When it came to the audio, both “Small One” and “Pluto’s Christmas Tree” offered monaural tracks. Both were perfectly adequate. Speech sounded acceptably concise and natural, with no edginess or other flaws. Effects could be slightly screechy but usually seemed clear and accurate. Music favored the high-end but also showed reasonable depth. Neither excelled in the auditory category, but both were fine.

The more modern “Carol” gave us a Dolby Surround 2.0 mix. It offered a pretty restricted soundfield. It broadened out for some mild stereo imaging of the music, and occasional effects also cropped up from the sides. The surrounds lightly reinforced the material as well. Nonetheless, this was a limited track that didn’t present much spread.

The quality of the short seemed fine. “Carol” sounded a bit wan, admittedly, especially via some lackluster speech; the lines were intelligible but somewhat thin. The rest of “Carol” also presented moderate accuracy but could be a bit flat. At least it sounded better than the other two, and I thought the set deserved another “B-“.
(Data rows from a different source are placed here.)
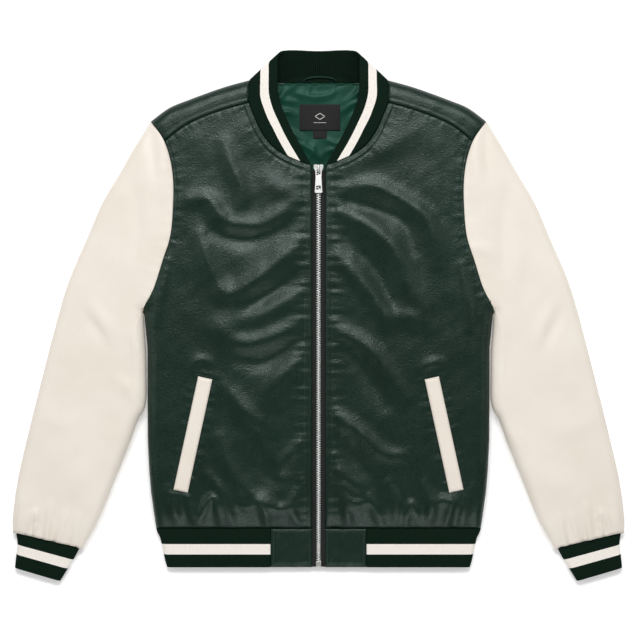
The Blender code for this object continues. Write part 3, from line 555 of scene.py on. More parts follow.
def seam(points, line, stitches, pucker, reach, seed):
    """A rolled edge beside a seam line, dents under its stitch rows and puckers across them."""
    away, place = nearest(mirrored(points), line)
    side = np.where(points[..., 0] < 0, 37.0, 0.0)
    height = -EDGE_ROLL * bell(away, EDGE_ROLL_WIDTH)
    start = 0.0
    for row in stitches:
        height += STRIP_PUFF * bell(away - (start + row) / 2, STRIP_PUFF_SHARE * (row - start))
        height -= STITCH_DENT * bell(away - row, STITCH_DENT_WIDTH)
        start = row
    beyond = np.clip((away - start + 3) / 4, 0.25, 1) * bell(away, reach)
    return height + pucker * wobble(place + side, seed) * beyond


def upper(points, height, relief):
    """Height of the upper layer, with relief on its flat part."""
    base = (height + FOLD_SEAM_GAP) / 2
    dip = NECK_DIP * np.exp(-(points[..., 0] ** 2 + (points[..., 1] - NECK_DIP_Y) ** 2) / NECK_DIP_RADIUS**2)
    return base + (height - dip + relief - base) * roundness(points, height)


def lower(points, height, relief=0.0):
    """Height of the lower layer: flat where it rests, rising towards the rounded edges."""
    share = roundness(points, height)
    return (height - FOLD_SEAM_GAP) / 2 * (1 - share) + relief * share


def welt_seat(points):
    """A shallow trough round each pocket welt, with puckers running off it."""
    offset = mirrored(points) - WELT_CENTRE
    along, over = offset @ WELT_ALONG, offset @ WELT_ACROSS
    past = np.stack([np.abs(along) - WELT_SIZE[1] / 2, np.abs(over) - WELT_SIZE[0] / 2])
    away = np.linalg.norm(np.maximum(past, 0), axis=0)
    puckers = 0.7 * wobble(along + 3 * np.sign(points[..., 0]), 62)
    return -1.2 * bell(away, 3.0) + puckers * bell(away, 9.0)


def front_relief(points):
    from_zip = np.abs(points[..., 0])
    calm = np.clip((from_zip - CALM_FROM_X) / (CALM_TO_X - CALM_FROM_X), 0, 1)
    calm = calm * calm * (3 - 2 * calm)
    relief = CREASE_DEPTH * (creased(points, FRONT_CREASES) + creased(points, HEM_CREASES))
    relief += 0.45 * ripple(points, 70, 3) + 0.16 * ripple(points, 26, 4)
    above_hem = points[..., 1] - HEM_SEAM_Y
    relief += 0.8 * wobble(points[..., 0] * 0.45, 5) * bell(above_hem, 20)
    swell = 0.7 + 0.5 * wobble(points[..., 0] * 0.3, 10)
    relief += HEM_SWELL * swell * bell(above_hem - HEM_SWELL_AT, 16)
    relief *= calm
    relief += seam(points, ZIP_LINE, (ZIP_STITCH,), 1.3, 19, 6)
    relief += EDGE_BEAD * bell(from_zip - PANEL_EDGE_X - EDGE_BEAD_IN, EDGE_BEAD_IN)
    relief += seam(points, NECK_LINE, NECK_STITCHES, 0.6, 16, 7)
    relief += seam(points, ARMHOLE_LINE, (ARMHOLE_STITCH,), 0.5, 11, 8)
    relief += seam(points, YOKE_LINE, (), 0.4, 9, 9)
    relief += welt_seat(points)
    return relief - EDGE_ROLL * bell(above_hem, EDGE_ROLL_WIDTH)


def front_z(points):
    return upper(points, body_height(points[..., 1]), front_relief(points))


def yoke_relief(points):
    relief = 0.35 * ripple(points, 50, 13) + 0.14 * ripple(points, 22, 14)
    relief += 0.45 * seam(points, YOKE_LINE, (YOKE_STITCH,), 0.7, 10, 15)
    relief += seam(points, ARMHOLE_LINE, (ARMHOLE_STITCH,), 0.3, 8, 8)
    neck_side = np.array([YOKE_SEAM[0], SHOULDER_FOLD[0]])
    return relief + seam(points, neck_side, (2.6,), 0.2, 8, 16)


def yoke_z(points):
    return upper(points, BODY_HEIGHT, yoke_relief(points))


def back_relief(points):
    relief = creased(points, BACK_CREASES)
    return np.maximum(relief, 0) * np.clip((points[..., 1] - HEM_SEAM_Y) / 30, 0, 1)


def sleeve_relief(points):
    relief = SLEEVE_CREASE_DEPTH * creased(points, SLEEVE_CREASES) + creased(mirrored(points), CUFF_CREASES)
    relief += 0.5 * ripple(points, 95, 23) + 0.14 * ripple(points, 30, 24)
    relief += seam(points, ARMHOLE_LINE, (), 0.55, 15, 25)
    end = np.array([CUFF_OUTER[0], CUFF_INNER[0]])
    return relief + seam(points, end, (), 1.3, 18, 26)


# ---------------------------------------------------------------- plan grids


def coons(bottom, top, inner, outer):
    """Plan points of a patch between four outlines that meet at their corners."""
    v = np.linspace(0, 1, len(inner))[:, None, None]
    u = np.linspace(0, 1, len(bottom))[None, :, None]
    sides = (1 - v) * bottom[None] + v * top[None] + (1 - u) * inner[:, None] + u * outer[:, None]
    corners = (1 - u) * ((1 - v) * bottom[0] + v * top[0]) + u * ((1 - v) * bottom[-1] + v * top[-1])
    return sides - corners


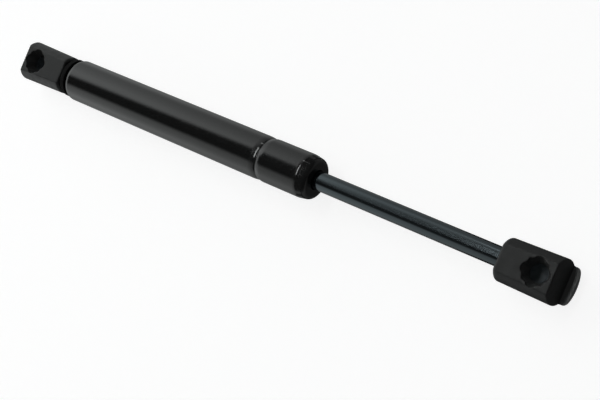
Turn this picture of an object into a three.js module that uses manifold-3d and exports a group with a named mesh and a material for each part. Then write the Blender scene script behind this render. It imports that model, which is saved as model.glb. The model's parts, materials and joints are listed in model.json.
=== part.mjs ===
// Gas strut stay: a gas spring with a moulded ball-socket fitting at each end, fully extended.
// Units are millimetres. +X runs along the strut from the tube end to the rod end, and +Z is the way
// that both sockets open. The origin is the centre of the ball that the tube-end socket takes.

import * as THREE from 'three';
import { mergeVertices } from 'three/addons/utils/BufferGeometryUtils.js';
import Module from 'manifold-3d';

const wasm = await Module();
wasm.setup();

// Driving dimensions

const eyeToEye = 265;          // between the two ball centres, with the rod fully out
const rodRadius = 4;
const gap = 0.15;              // between pieces that rest on each other
const axis = 0;                // radius of a profile point that lies on the strut's axis
const sides = { large: 44, medium: 32, small: 24, lobe: 16, port: 12, section: 8 };   // of round shapes

const tube = {
  radius: 9.5,
  wall: 1.2,
  base: 22.4,                  // X of the end that is rolled over the base plug
  mouth: 161.9,                // X of the end that is rolled in round the rod
  baseRoll: 3.2,               // outer radius of each rolled corner
  mouthRoll: 2.3,
  taperFrom: 157.3,            // X where the mouth begins to close in
  taper: 0.12,                 // how fast it closes before the rolled corner
  baseHole: 5.6,               // radius of the hole that each rolled end leaves
  mouthHole: 4.3,
};

// The rolled groove that the seal pack rests on: gentle towards the base, steep towards the mouth.
const groove = { from: 133.3, bottom: 136.4, to: 138.3, depth: 0.3, steps: 3 };

const fitting = {
  tubeShank: 18.0,             // from the ball's centre to the end that the stud or the rod enters
  rodShank: 15.8,
  head: 7.1,                   // from the ball's centre to the flat's far edge, where the end wall starts
  wallSlope: 0.13,             // how far the end wall leans outwards per millimetre down from the flat
  lip: 12.0,                   // from the ball's centre to the tip of the prying lip
  lipTop: -5.0,                // Z of the lip's upper face
  flat: 6.85,                  // Z of the flat round the socket's mouth
  shankRadius: 8.7,
  headRadius: 9.2,
  shankRound: 2.0,             // radius of the rounded edge at each end
  lipRound: 2.4,
  roundSteps: 3,
  boreRadius: 4.2,
  boreEnd: 6.6,                // distance from the ball's centre to the bottom of the threaded bore
};

const socket = {
  cupRadius: 4.1,              // takes a ball of 8 mm across
  rimZ: 2.1,                   // height of the snap rim above the ball's centre
  floorZ: -3.7,                // flat floor of the cup
  mouthRadius: 5.25,           // funnel at the flat, between the lobes
  broadLobe: { count: 4, turn: 0, centre: 3.7, radius: 2.4 },
  narrowLobe: { count: 4, turn: Math.PI / 4, centre: 4.5, radius: 1.2 },
  lobeFoot: { centre: 2.7, radius: 0.75 },   // where every lobe runs out, at the snap rim
};

const boreRadius = tube.radius - tube.wall;
const packStart = groove.to + 0.3;

const supportWasher = { from: packStart, to: packStart + 1.4, inner: 4.4, outer: 8.0 };
const seal = {
  from: supportWasher.to + gap,
  to: supportWasher.to + 5.6,
  lip: 4.15,
  inner: 5.2,
  outer: 7.95,
};
const guide = { from: seal.to + gap, to: seal.to + 11.1, inner: 5.35, outer: 8.05 };
const bush = { from: guide.from + 0.2, to: guide.to - 0.2, inner: 4.12, outer: 5.2 };
const endWasher = { from: guide.to + gap, to: guide.to + 1.5, inner: 4.4, outer: 7.6 };
const wiper = { from: endWasher.to + gap, to: endWasher.to + 1.9, lip: 4.12, inner: 5.0, outer: 6.2 };
const guideRing = { x: (guide.from + guide.to) / 2, centre: 7.3, section: 0.75, groove: 6.45 };

const plug = { from: tube.base + 1.6, to: tube.base + 8.6, outer: 8.0, hole: 3.15 };
const plugRing = { x: (plug.from + plug.to) / 2 + 0.4, centre: 7.2, section: 0.75, groove: 6.35 };
const stud = {
  tip: 7.4,
  thread: 3.9,
  collarFrom: tube.base - 0.8,
  collar: 5.0,
  neck: 3.0,
  head: 1.4,                   // length of the riveted head inside the plug
  headRadius: 4.4,
};

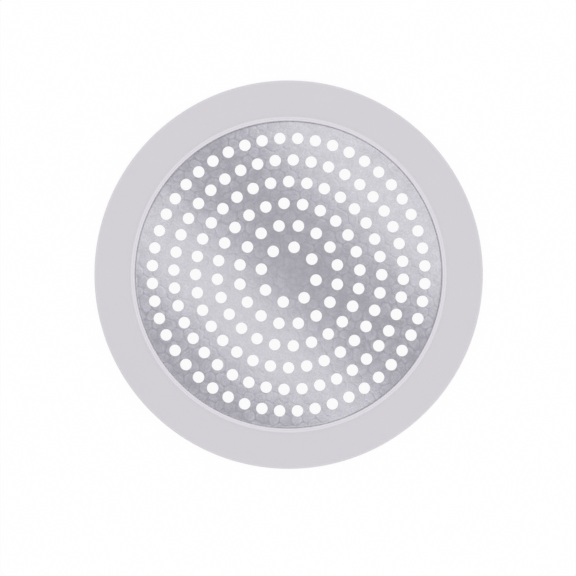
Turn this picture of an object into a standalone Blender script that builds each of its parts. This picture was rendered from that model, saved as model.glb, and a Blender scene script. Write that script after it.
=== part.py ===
# Drain hair catcher: a domed, perforated steel strainer disc held in a flat silicone rim.
# The rim lies on the shower floor round the drain, and the dome stands clear of the grate below it.
# Metres, +Z up. The origin is on the floor, under the centre of the disc.

from math import cos, pi, radians, sin, sqrt, tau

import bmesh
import bpy
from mathutils import Vector
from mathutils.geometry import delaunay_2d_cdt

MM = 0.001

# Gap that every seat keeps between the steel and the silicone
SEAT_GAP = 0.3 * MM

# Strainer disc, pressed from a punched flat blank
SHEET_THICKNESS = 0.6 * MM
DOME_RADIUS = 58.2 * MM  # out to the bend where the dome turns into the flange
DOME_RISE = 5.0 * MM  # from the flange to the top of the dome
FLANGE_WIDTH = 3.4 * MM

# Punched holes, in rings spread evenly between a plain centre and a plain edge
HOLE_RADIUS = 2.18 * MM
HOLE_RINGS = 6
HOLES_ADDED_PER_RING = 8
CENTRE_PLAIN_RADIUS = 8.26 * MM  # inside the holes of the first ring
EDGE_PLAIN_WIDTH = 4.78 * MM  # between the last ring's holes and the bend

# Silicone rim: a groove for the flange between the sill below it and the lip above it
SILL_HEIGHT = 1.9 * MM
SILL_REACH = 2.2 * MM  # how far the sill goes inwards past the bend
SILL_CHAMFER = 0.5 * MM
LIP_REACH = 0.6 * MM  # how far the lip covers the dome inside the bend
LIP_WIDTH = 2.0 * MM
LIP_PROUD = 0.5 * MM  # how far the lip stands above the band beside it
LIP_ROUNDING = 0.42 * MM
LIP_FOOT = 0.4 * MM  # width of the slope from the lip down to the band

# The rim's band, which slopes down from the lip to its outer edge and lies on the floor
COVER_THICKNESS = 0.9 * MM  # silicone over the groove, where the band begins
BAND_WIDTH = 13.0 * MM  # from the foot of the lip to the outer edge
EDGE_ROUNDING = 0.9 * MM
EDGE_LAND = 1.25 * MM  # upright part of the outer edge
HEEL_ROUNDING = 0.45 * MM

# Grip grooves in the underside of the band, counted inwards from its outer land
LAND_WIDTH = 3.4 * MM
GRIP_GROOVES = 2
GRIP_GROOVE_WIDTH = 1.5 * MM
GRIP_GROOVE_DEPTH = 0.7 * MM
GRIP_GROOVE_DRAFT = 0.25 * MM
GRIP_RIB_WIDTH = 1.3 * MM

# How finely round shapes are cut into flats
TURN_STEPS = 96
HOLE_SIDES = 12
CORNER_STEPS = 2
SHARP_ANGLE = radians(35)
MERGE_DISTANCE = 0.01 * MM

# Radii and heights that follow from the sizes above
FIRST_RING_RADIUS = CENTRE_PLAIN_RADIUS + HOLE_RADIUS
LAST_RING_RADIUS = DOME_RADIUS - EDGE_PLAIN_WIDTH - HOLE_RADIUS
RING_PITCH = (LAST_RING_RADIUS - FIRST_RING_RADIUS) / (HOLE_RINGS - 1)
FLANGE_LEVEL = SILL_HEIGHT + SEAT_GAP
FLANGE_RADIUS = DOME_RADIUS + FLANGE_WIDTH
GROOVE_BACK_RADIUS = FLANGE_RADIUS + SEAT_GAP
GROOVE_ROOF = FLANGE_LEVEL + SHEET_THICKNESS + SEAT_GAP
SILL_RADIUS = DOME_RADIUS - SILL_REACH
LIP_INNER_RADIUS = DOME_RADIUS - LIP_REACH
LIP_OUTER_RADIUS = LIP_INNER_RADIUS + LIP_WIDTH
BAND_INNER_RADIUS = LIP_OUTER_RADIUS + LIP_FOOT
BAND_TOP = GROOVE_ROOF + COVER_THICKNESS
LIP_TOP = BAND_TOP + LIP_PROUD
RIM_RADIUS = BAND_INNER_RADIUS + BAND_WIDTH
EDGE_TOP = HEEL_ROUNDING + EDGE_LAND + EDGE_ROUNDING

STEEL = {"name": "satin_steel", "colour": (0.50, 0.49, 0.54), "roughness": 0.32, "metallic": 1.0}
SILICONE = {"name": "grey_silicone", "colour": (0.65, 0.63, 0.67), "roughness": 0.55, "metallic": 0.0}


def clear_scene():
    for old in list(bpy.data.objects):
        bpy.data.objects.remove(old, do_unlink=True)


def make_material(finish):
    material = bpy.data.materials.new(finish["name"])
    material.use_nodes = True
    shader = material.node_tree.nodes["Principled BSDF"]
    shader.inputs["Base Color"].default_value = (*finish["colour"], 1.0)
    shader.inputs["Roughness"].default_value = finish["roughness"]
    shader.inputs["Metallic"].default_value = finish["metallic"]
    return material


def add_piece(name, bm, finish, parent):
    mesh = bpy.data.meshes.new(name)
    bm.to_mesh(mesh)
    bm.free()
    piece = bpy.data.objects.new(name, mesh)
    bpy.context.scene.collection.objects.link(piece)
    piece.parent = parent
    mesh.materials.append(make_material(finish))
    return piece


def shade_piece(piece):
    """Applies the piece's modifiers and shades it smooth, apart from its real corners."""
    bpy.context.view_layer.update()
    graph = bpy.context.evaluated_depsgraph_get()
    mesh = bpy.data.meshes.new_from_object(piece.evaluated_get(graph), depsgraph=graph)
    mesh.name = piece.name
    mesh.shade_smooth()
    mesh.set_sharp_from_angle(angle=SHARP_ANGLE)
    piece.modifiers.clear()
    piece.data = mesh


def circle(radius, count, centre=(0, 0)):
    """Points spaced evenly round a circle in the plane of the blank, the first towards +X."""
    turns = [tau * n / count for n in range(count)]
    return [Vector((centre[0] + radius * cos(t), centre[1] + radius * sin(t))) for t in turns]


def arc(centre, radius, start, end):
    """Points of a rounded corner in a turned profile, from one angle to another."""
    turns = [start + (end - start) * n / CORNER_STEPS for n in range(CORNER_STEPS + 1)]
    return [(centre[0] + radius * cos(t), centre[1] + radius * sin(t)) for t in turns]


def dome_height(radius):
    """How far the press lifts the sheet above its flange: a shallow ball inside the bend."""
    if radius >= DOME_RADIUS:
        return 0
    ball_radius = (DOME_RADIUS**2 + DOME_RISE**2) / (2 * DOME_RISE)
    return sqrt(ball_radius**2 - radius**2) - ball_radius + DOME_RISE


def hole_centres():
    """Each ring has more holes than the one inside it, and they all start on the +X axis."""
    centres = []
    for ring in range(HOLE_RINGS):
        centres += circle(FIRST_RING_RADIUS + ring * RING_PITCH, HOLES_ADDED_PER_RING * (ring + 1))
    return centres


def punched_blank():
    """The flat blank as points and triangles, with its holes left open."""
    outlines = [circle(HOLE_RADIUS, HOLE_SIDES, centre) for centre in hole_centres()]
    holes = len(outlines)
    outlines += [circle(DOME_RADIUS, TURN_STEPS), circle(FLANGE_RADIUS, TURN_STEPS)]
    points, edges, outline_of = [], [], []
    for index, outline in enumerate(outlines):
        first, count = len(points), len(outline)
        points += outline
        outline_of += [index] * count
        edges += [(first + n, first + (n + 1) % count) for n in range(count)]
    points.append(Vector((0, 0)))
    outline_of.append(len(outlines))
    points, _, triangles, *_ = delaunay_2d_cdt(points, edges, [], 0, 0, False)

    def is_slug(triangle):
        touched = {outline_of[corner] for corner in triangle}
        return len(touched) == 1 and min(touched) < holes

    return points, [triangle for triangle in triangles if not is_slug(triangle)]


def make_strainer_disc(parent):
    points, triangles = punched_blank()
    bm = bmesh.new()
    corners = [bm.verts.new((*point, FLANGE_LEVEL + dome_height(point.length))) for point in points]
    for triangle in triangles:
        bm.faces.new([corners[n] for n in triangle])
    disc = add_piece("strainer_disc", bm, STEEL, parent)
    sheet = disc.modifiers.new("Sheet", "SOLIDIFY")
    sheet.thickness = SHEET_THICKNESS
    sheet.offset = 1
    sheet.use_even_offset = True
    shade_piece(disc)


def underside_points():
    """The rim's underside from its outer land inwards, with the grip grooves cut up into it."""
    points = []
    outer = RIM_RADIUS - LAND_WIDTH
    for _ in range(GRIP_GROOVES):
        inner = outer - GRIP_GROOVE_WIDTH
        points.append((outer, 0))
        points.append((outer - GRIP_GROOVE_DRAFT, GRIP_GROOVE_DEPTH))
        points.append((inner + GRIP_GROOVE_DRAFT, GRIP_GROOVE_DEPTH))
        points.append((inner, 0))
        outer = inner - GRIP_RIB_WIDTH
    return points


def rim_profile():
    """The rim's section as radii and heights, from the lip down the outer side and back up the inner one."""
    lip_arc_height = LIP_TOP - LIP_ROUNDING
    lip = arc((LIP_INNER_RADIUS + LIP_ROUNDING, lip_arc_height), LIP_ROUNDING, pi, pi / 2)
    lip += arc((LIP_OUTER_RADIUS - LIP_ROUNDING, lip_arc_height), LIP_ROUNDING, pi / 2, 0)
    band = [(BAND_INNER_RADIUS, BAND_TOP)]
    band += arc((RIM_RADIUS - EDGE_ROUNDING, EDGE_TOP - EDGE_ROUNDING), EDGE_ROUNDING, pi / 2, 0)
    band += arc((RIM_RADIUS - HEEL_ROUNDING, HEEL_ROUNDING), HEEL_ROUNDING, 0, -pi / 2)
    sill = [
        (SILL_RADIUS, 0),
        (SILL_RADIUS, SILL_HEIGHT - SILL_CHAMFER),
        (SILL_RADIUS + SILL_CHAMFER, SILL_HEIGHT),
    ]
    groove = [
        (GROOVE_BACK_RADIUS, SILL_HEIGHT),
        (GROOVE_BACK_RADIUS, GROOVE_ROOF),
        (DOME_RADIUS, GROOVE_ROOF),
        (LIP_INNER_RADIUS, GROOVE_ROOF + dome_height(LIP_INNER_RADIUS)),
    ]
    return lip + band + underside_points() + sill + groove


def make_silicone_rim(parent):
    bm = bmesh.new()
    corners = [bm.verts.new((radius, 0, height)) for radius, height in rim_profile()]
    for here, there in zip(corners, corners[1:] + corners[:1]):
        bm.edges.new((here, there))
    rim = add_piece("silicone_rim", bm, SILICONE, parent)
    turn = rim.modifiers.new("Turn", "SCREW")
    turn.steps = TURN_STEPS
    turn.render_steps = TURN_STEPS
    turn.use_merge_vertices = True
    turn.merge_threshold = MERGE_DISTANCE
    shade_piece(rim)


clear_scene()
catcher = bpy.data.objects.new("drain_hair_catcher", None)
bpy.context.scene.collection.objects.link(catcher)
make_strainer_disc(catcher)
make_silicone_rim(catcher)
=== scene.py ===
# Drain hair catcher: a pressed steel strainer held in a moulded silicone rim, seen from straight above.
# Metres, +Z up. The frame's two nodes are each replaced by a finer piece in the same place.

from math import asin, cos, degrees, radians, sin, sqrt, tan, tau

import bpy
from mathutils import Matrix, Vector


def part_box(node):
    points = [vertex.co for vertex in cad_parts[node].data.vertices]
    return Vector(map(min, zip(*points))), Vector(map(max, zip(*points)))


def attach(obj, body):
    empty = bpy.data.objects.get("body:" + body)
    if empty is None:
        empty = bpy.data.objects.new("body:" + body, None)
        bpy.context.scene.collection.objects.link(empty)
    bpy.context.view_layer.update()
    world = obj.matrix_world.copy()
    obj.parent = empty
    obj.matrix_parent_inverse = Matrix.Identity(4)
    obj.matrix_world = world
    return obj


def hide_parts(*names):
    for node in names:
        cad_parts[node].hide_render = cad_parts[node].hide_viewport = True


mm = 0.001
mergeDistance = 0.001 * mm

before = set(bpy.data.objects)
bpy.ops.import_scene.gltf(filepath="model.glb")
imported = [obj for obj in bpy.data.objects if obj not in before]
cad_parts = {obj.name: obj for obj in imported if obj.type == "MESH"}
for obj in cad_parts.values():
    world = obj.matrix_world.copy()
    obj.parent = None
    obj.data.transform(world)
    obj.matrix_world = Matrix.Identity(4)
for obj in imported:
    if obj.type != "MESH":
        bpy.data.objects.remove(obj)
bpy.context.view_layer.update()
scene = bpy.context.scene
scene.view_settings.view_transform = "Standard"
discLow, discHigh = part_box("strainer_disc")
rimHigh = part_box("silicone_rim")[1]
print("frame loaded:", ", ".join(sorted(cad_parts)))


# Picking, drawing and turning

def deselectAll():
    if bpy.context.mode != "OBJECT":
        bpy.ops.object.mode_set(mode="OBJECT")
    bpy.ops.object.select_all(action="DESELECT")


def pickOnly(piece):
    deselectAll()
    piece.select_set(True)
    bpy.context.view_layer.objects.active = piece


def editAll(piece):
    pickOnly(piece)
    bpy.ops.object.mode_set(mode="EDIT")
    bpy.ops.mesh.select_mode(type="VERT")
    bpy.ops.mesh.select_all(action="SELECT")


def pickVertices(piece, isWanted):  # stays in edit mode, with only the wanted vertices picked
    editAll(piece)
    bpy.ops.mesh.select_all(action="DESELECT")
    bpy.ops.object.mode_set(mode="OBJECT")
    for vertex in piece.data.vertices:
        vertex.select = isWanted(vertex)
    bpy.ops.object.mode_set(mode="EDIT")


def rounded(centre, radius, start, end, steps):  # points of a rounded corner, angles in degrees
    turns = [radians(start + (end - start) * n / steps) for n in range(steps + 1)]
    return [(centre[0] + radius * cos(turn), centre[1] + radius * sin(turn)) for turn in turns]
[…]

When we look at supplements, we get virtually nothing. A mix of ads appear under the Sneak Peeks banner. This area includes trailers for Lady and the Tramp, Kronk’s New Groove, Tarzan, Chicken Little, Old Yeller, Toy Story, Disney’s Timeless Tales, and Kermit the Frog’s 50th Anniversary.

Usually my recommendations for these Disney compilations follow the same pattern: I say that casual fans should grab them but serious aficionados should skip them and get the “Treasures” collections instead. The content of Classic Holiday Favorites complicates matters. It’s still a good buy for the casual fans, but die-hards will probably want to get it as well. They’ll already have two of the three shorts, but they’ll desire the exclusive “The Small One”. Since I don’t know when – or if – it’ll appear on a “Treasures” release, you may want to grab it here.